SET TASK →
Write out the lines from the top of the material through the line with "return copied(name, placed, faces, marks)", exactly and with nothing added.

╔══

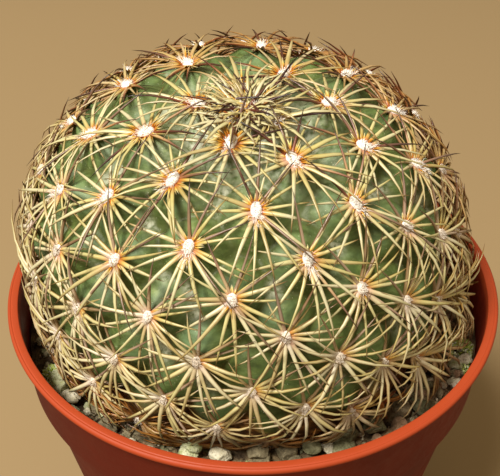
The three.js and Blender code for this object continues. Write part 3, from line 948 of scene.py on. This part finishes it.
def grow_spines(
    name, pattern, i, turns, lifts, lengths, thickness, bends, marks, bow, flat=1, off_soil=1
):
    """Spines of areoles i, each at its turn from the way to the crown and its lift off the skin."""
    needle, faces = pattern
    way = crownward[i] * np.cos(turns)[:, None] + sideways[i] * np.sin(turns)[:, None]
    ring = np.stack([np.sin(turns) * half_width[i], np.cos(turns) * half_height[i]], -1)
    ring *= 1 - 0.3 * ages[i][:, None]
    roots = areole_roots[i] + ring[:, :1] * sideways[i] + ring[:, 1:] * crownward[i]
    roots += 0.3 * ages[i][:, None] * outwards[i]
    middles, rounds = drawn_along(
        needle, roots - 0.35 * way, way, outwards[i] * np.tan(lifts)[:, None], lengths,
        thickness, bends, bow, flat,
    )
    placed = bent_clear(on_plant(middles), off_soil) + rounds @ plant_turn.T
    thin = np.maximum(np.hypot(needle[:, 0], needle[:, 1]), 1e-6)
    # Painted shade: each spine's sides, and its underside towards the skin, are marked for an amber
    # tint.
    painted_side_shade = 0.6 * np.abs(needle[:, 0]) / thin + np.maximum(0, needle[:, 1]) / thin
    # The mark holds wear on the foot's spines and painted shade on the plant's back.
    wear_and_painted_shade = np.maximum(painted_back_shade[i], np.clip((WORN_FROM - heights[i]) / WORN_RANGE, 0, 1))[:, None]
    marks = {**marks, "along": needle[None, :, 2], "painted_side_shade": painted_side_shade[None], "wear_and_painted_shade": wear_and_painted_shade}
    return copied(name, placed, faces, marks)


spine = make_needle(6, SPINE_STATIONS)
random = np.random.default_rng(8)
areole_twist = random.normal(0, 7, len(numbers))
newborn = 0.9 * np.exp(-(numbers - YOUNGEST) / 9)  # pale at first
# Painted shade: spines towards the plant's back, and further forward on its right, are tinted
# brown.
behind = areoles[:, 1] - BACK_SHADE_FROM + 0.5 * np.maximum(0, areoles[:, 0] - BACK_SHADE_RIGHT)
painted_back_shade = PAINTED_BACK_SHADE * np.clip(behind / BACK_SHADE_RANGE, 0, 1)
i = np.repeat(np.flatnonzero(grown), RADIALS)
slots = np.tile(np.arange(RADIALS), int(grown.sum()))
lasting = random.random(len(i)) < 0.7 + 0.3 * vigour[i]
i, slots = i[lasting], slots[lasting]
arc = 360 - 2 * FREE_OF_TOP
turns = FREE_OF_TOP + arc * (slots + 0.5 + 0.6 * (random.random(len(i)) - 0.5)) / RADIALS
turns += areole_twist[i]
from_top = np.abs((turns + 180) % 360 - 180)
longer = np.interp(from_top, [20, 60, 110, 150, 180], [0.68, 0.76, 0.88, 1.04, 1.0])
lengths = SPINE_LENGTH * (0.4 + 0.6 * crown_scale[i]) * longer
lengths *= random.uniform(0.84, 1.12, len(i))
lengths *= 0.7 + 0.3 * vigour[i]
sides = azimuth_of(areoles)
combed = bell(sides[i], LONG_SPREAD, LONG_SIDE) * bell(heights[i], LONG_RISE, LONG_HEIGHT)
lengths *= 1 + 0.6 * combed * np.maximum(0, np.cos(np.radians(turns - LONG_TURN)))
marks = {
    "age": np.clip(ages[i] + newborn[i] + random.normal(0, 0.1, len(i)), 0, 1)[:, None],
    "chance": random.random((len(i), 1)),
    # painted glow: how far each spine turns to the side where old bases glow orange
    "painted_glow": (0.5 + 0.5 * np.cos(np.radians(turns - PAINTED_GLOW_SIDE)))[:, None],
}
standing = bell(sides[i], STANDING_SPREAD, STANDING_SIDE)
standing *= bell(heights[i], STANDING_RISE, STANDING_HEIGHT)
lifts = random.uniform(*RADIAL_LIFTS, len(i)) + YOUNG_LIFT * (1 - crown_scale[i])
lifts += STANDING_LIFT * standing
lifts += LOW_LIFT * np.clip((LOW_FROM - heights[i]) / LOW_RANGE, 0, 1)
thickness = SPINE_THICK * random.uniform(0.7, 1.15, len(i))
thickness *= np.interp(from_top, [20, 70], [0.75, 1])
thickness *= (0.6 + 0.4 * crown_scale[i]) * (1 + 0.12 * ages[i])
radial_spines = grow_spines(
    "radial_spines", spine, i, np.radians(turns), np.radians(lifts),
    lengths, thickness, random.normal(0, 0.07, len(i)), marks,
    bow=0.95 - 0.45 * standing - 0.35 * newborn[i], flat=1.15 + 0.8 * newborn[i],
)

SPINE_BANDS = {0.3: "#a0905c", 0.48: "#f2f0dc", 0.7: "#ffffff"}
SPINE_TONES = {0: "#b89648", 0.25: "#dcd698", 0.6: "#f8f6f0", 1: "#eeecf4"}
# amber painted shade on the spines' sides and undersides
PAINTED_SIDE_SHADE_COLOUR = "#c08a34"


def make_spine_finish(name, young, old, odd=None, painted_glow=None, wear_and_painted_shade="#d08a32"):
    """Horny spine, its colour by how far along it is, from the young colours to the old. Some of
    the young ones may have odd colours, some of the old ones a painted glow at their bases on one
    side, and sides, undersides and the plant's back a tint of painted shade."""
    material, tree, shader = new_finish(name, 0.34, 0.6)
    along, age, chance = (mark_of(tree, mark) for mark in ("along", "age", "chance"))
    fresh, faded = graded(tree, along, young), graded(tree, along, old)
    if odd:
        fresh = blended(tree, masked(tree, chance, 0.76, 0.84), fresh, graded(tree, along, odd))
    if painted_glow:
        # Painted glow of light through the old bases on one side.
        glow_share = masked(tree, mark_of(tree, "painted_glow"), 0.5, 1)
        faded = blended(tree, glow_share, faded, graded(tree, along, painted_glow))
    colour = blended(tree, age, fresh, faded)
    bands = graded(tree, noise(tree, 330, 4), SPINE_BANDS)
    colour = blended(tree, 0.3, colour, bands, "MULTIPLY")
    colour = blended(tree, 0.6, colour, graded(tree, chance, SPINE_TONES), "MULTIPLY")
    # Tints: painted amber shade on sides and undersides, then wear at the foot together with
    # painted shade on the plant's back.
    for mark, low, high, tint in (("painted_side_shade", 0.35, 1.15, PAINTED_SIDE_SHADE_COLOUR), ("wear_and_painted_shade", 0, 1.2, wear_and_painted_shade)):
        tinted = blended(tree, 1, colour, paint(tint), "MULTIPLY")
        colour = blended(tree, masked(tree, mark_of(tree, mark), low, high), colour, tinted)
    lay_on(tree, shader, colour, grained(tree, 2200, 0.0001, 0.4)["Normal"])
    return material


straw_spine = make_spine_finish(
    "straw_spine",
    {0: "#8e3408", 0.06: "#a84c12", 0.1: "#c47626", 0.15: "#d0a444", 0.24: "#cec47a",
     0.5: "#cecea8", 0.76: "#c2b684", 0.9: "#9c733a", 1: "#69361a"},
    {0: "#b89076", 0.04: "#e6d4c6", 0.1: "#e6decc", 0.3: "#e0dab6", 0.7: "#ccc498",
     0.9: "#a0906a", 1: "#735a4a"},
    painted_glow={0: "#b2602a", 0.08: "#c4863a", 0.16: "#d2b064", 0.3: "#d6cc98", 0.7: "#c4ba84",
          0.9: "#9c855f", 1: "#735a4a"},
)
set_in_place(radial_spines, straw_spine)

# ---- Bristles ----
# A ruff of short flat bristles stands round each young pad, between the feet of the spines. They
# are orange at the pad and pale at their ends, and wear off as the areole ages.
BRISTLES = 60
BRISTLE_LENGTHS = (1.2, 2.7)
BRISTLE_THICK = 0.15
BRISTLE_LIFTS = (15, 50)

bristle = make_needle(3, [(1.0, 0.4), (0.05, 1)])
random = np.random.default_rng(18)
i = np.repeat(np.flatnonzero(grown & (ages < 0.75)), BRISTLES)
turns = random.uniform(0, 2 * math.pi, len(i))
lengths = random.uniform(*BRISTLE_LENGTHS, len(i)) * (1 - 0.5 * ages[i]) * (1 + newborn[i])
lengths *= 1 + 0.35 * np.maximum(0, -np.cos(turns))
bristles = grow_spines(
    "bristles", bristle, i, turns, np.radians(random.uniform(*BRISTLE_LIFTS, len(i))),
    lengths, BRISTLE_THICK * random.uniform(0.6, 1.2, len(i)), random.normal(0, 0.15, len(i)),
    {"chance": random.random((len(i), 1))}, bow=0.5, flat=1.3,
)
young_bristle, tree, shader = new_finish("young_bristle", 0.6, 0.2)
amber = graded(
    tree, mark_of(tree, "along"),
    {0: "#94400a", 0.26: "#bc6c18", 0.42: "#d8a03a", 0.65: "#e4d080", 1: "#f2eac0"},
)
varied = graded(tree, mark_of(tree, "chance"), {0: "#d8c8a8", 0.5: "#ffffff"})
bristle_colour = blended(tree, 0.6, amber, varied, "MULTIPLY")
lay_on(tree, shader, bristle_colour, grained(tree, 2600, 0.0001, 0.4)["Normal"])
set_in_place(bristles, young_bristle)

# ---- Central spines ----
# Three longer, darker spines stand up from the top of each pad and lean to the crown, and one
# runs down to the right. They are red-brown with nearly black tips, and go grey-brown with age.
CENTRAL_TURNS = (-14, 25, 52, 146)
CENTRAL_LENGTHS = (11.5, 12, 10.5, 12.5)
CENTRAL_LIFTS = (24, 22, 20, 22)
CENTRAL_THICK = 0.26
CENTRAL_STATIONS = [(1.25, 0.04), (1.05, 0.12), (0.95, 0.3), (0.75, 0.55), (0.45, 0.78), (0.04, 1)]

central = make_needle(5, CENTRAL_STATIONS)
random = np.random.default_rng(9)
with_centrals = np.flatnonzero(grown & (numbers > -6))
i = np.repeat(with_centrals, len(CENTRAL_TURNS))
count = len(with_centrals)
turns = np.radians(np.tile(CENTRAL_TURNS, count) + areole_twist[i] + random.normal(0, 5, len(i)))
lengths = np.tile(CENTRAL_LENGTHS, count) * random.uniform(0.86, 1.06, len(i))
lengths *= (0.7 + 0.3 * crown_scale[i]) * (0.35 + 0.65 * vigour[i])
lifts = np.tile(CENTRAL_LIFTS, count) + random.normal(0, 4, len(i))
lifts = np.radians(lifts * (1 - 0.3 * ages[i]) + 16 * (1 - crown_scale[i]))
marks = {
    "age": np.clip(ages[i] + random.normal(0, 0.08, len(i)), 0, 1)[:, None],
    # Painted shade: on the plant's back more centrals take the odd amber colours.
    "chance": np.clip(random.random((len(i), 1)) + 0.3 * painted_back_shade[i][:, None], 0, 1),
}
central_spines = grow_spines(
    "central_spines", central, i, turns, lifts, lengths,
    CENTRAL_THICK * random.uniform(0.8, 1.08, len(i)) * (1 + 0.3 * ages[i]),
    random.normal(0, 0.035, len(i)), marks, bow=0.15 + 0.5 * crown_scale[i],
)
dark_spine = make_spine_finish(
    "dark_spine",
    {0: "#9a3610", 0.06: "#a04a1a", 0.15: "#82381c", 0.35: "#5f2a20", 0.6: "#3f1c1a",
     0.82: "#231312", 1: "#140b0a"},
    {0: "#b08258", 0.08: "#d0c0a6", 0.3: "#cbb8a2", 0.55: "#b29c88", 0.8: "#8c745f",
     1: "#4c3a30"},
    odd={0: "#9c2a08", 0.07: "#c06c1c", 0.2: "#d3b05a", 0.42: "#bc8a3e", 0.6: "#84401e",
         0.8: "#3d1c14", 1: "#190f0d"},
)
set_in_place(central_spines, dark_spine)

# ---- Old spines round the foot ----
# The lowest areoles are dead and brown. Their broken spines lie matted over each other between the
# plant and the gravel.
OLD_SPINES = 9
MATTED_SPINES = 44  # more of them at each areole over the mat
MAT_HEIGHT = 9  # of the mat's highest areoles above the soil
OLD_LIFTS = (0, 26)
OLD_LENGTHS = (4, 12)
OLD_THICKNESS = (0.18, 0.34)

random = np.random.default_rng(10)
over_mat = np.abs(sides - MAT_SIDE) < 1.6 * MAT_SPREAD
matted = np.flatnonzero(over_mat & (heights < MAT_HEIGHT))
dead = np.repeat(np.flatnonzero(~grown), OLD_SPINES)
i = np.concatenate([dead, np.repeat(matted, MATTED_SPINES)])
turns = np.radians(random.choice([-1, 1], len(i)) * random.normal(88, 34, len(i)))
marks = {"age": random.uniform(0.3, 1, (len(i), 1)), "chance": random.random((len(i), 1))}
old_spines = grow_spines(
    "old_spines", spine, i, turns, np.radians(random.uniform(*OLD_LIFTS, len(i))),
    random.uniform(*OLD_LENGTHS, len(i)), random.uniform(*OLD_THICKNESS, len(i)),
    random.normal(0, 0.12, len(i)), marks, bow=0.8, off_soil=0.4,
)
brown_spine = make_spine_finish(
    "brown_spine",
    {0: "#7a4418", 0.3: "#b0742e", 0.7: "#c48c46", 1: "#704622"},
    {0: "#a0723c", 0.3: "#d8ae72", 0.7: "#c89e66", 1: "#7a5a36"},
    wear_and_painted_shade="#f2e4cc",
)
set_in_place(old_spines, brown_spine)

╚══

FINISHED TASK →
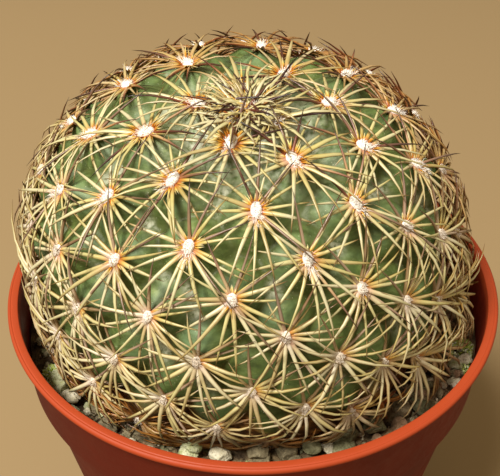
The three.js and Blender code for this object continues. Write part 3, from line 948 of scene.py on. This part finishes it.
def grow_spines(
    name, pattern, i, turns, lifts, lengths, thickness, bends, marks, bow, flat=1, off_soil=1
):
    """Spines of areoles i, each at its turn from the way to the crown and its lift off the skin."""
    needle, faces = pattern
    way = crownward[i] * np.cos(turns)[:, None] + sideways[i] * np.sin(turns)[:, None]
    ring = np.stack([np.sin(turns) * half_width[i], np.cos(turns) * half_height[i]], -1)
    ring *= 1 - 0.3 * ages[i][:, None]
    roots = areole_roots[i] + ring[:, :1] * sideways[i] + ring[:, 1:] * crownward[i]
    roots += 0.3 * ages[i][:, None] * outwards[i]
    middles, rounds = drawn_along(
        needle, roots - 0.35 * way, way, outwards[i] * np.tan(lifts)[:, None], lengths,
        thickness, bends, bow, flat,
    )
    placed = bent_clear(on_plant(middles), off_soil) + rounds @ plant_turn.T
    thin = np.maximum(np.hypot(needle[:, 0], needle[:, 1]), 1e-6)
    # Painted shade: each spine's sides, and its underside towards the skin, are marked for an amber
    # tint.
    painted_side_shade = 0.6 * np.abs(needle[:, 0]) / thin + np.maximum(0, needle[:, 1]) / thin
    # The mark holds wear on the foot's spines and painted shade on the plant's back.
    wear_and_painted_shade = np.maximum(painted_back_shade[i], np.clip((WORN_FROM - heights[i]) / WORN_RANGE, 0, 1))[:, None]
    marks = {**marks, "along": needle[None, :, 2], "painted_side_shade": painted_side_shade[None], "wear_and_painted_shade": wear_and_painted_shade}
    return copied(name, placed, faces, marks)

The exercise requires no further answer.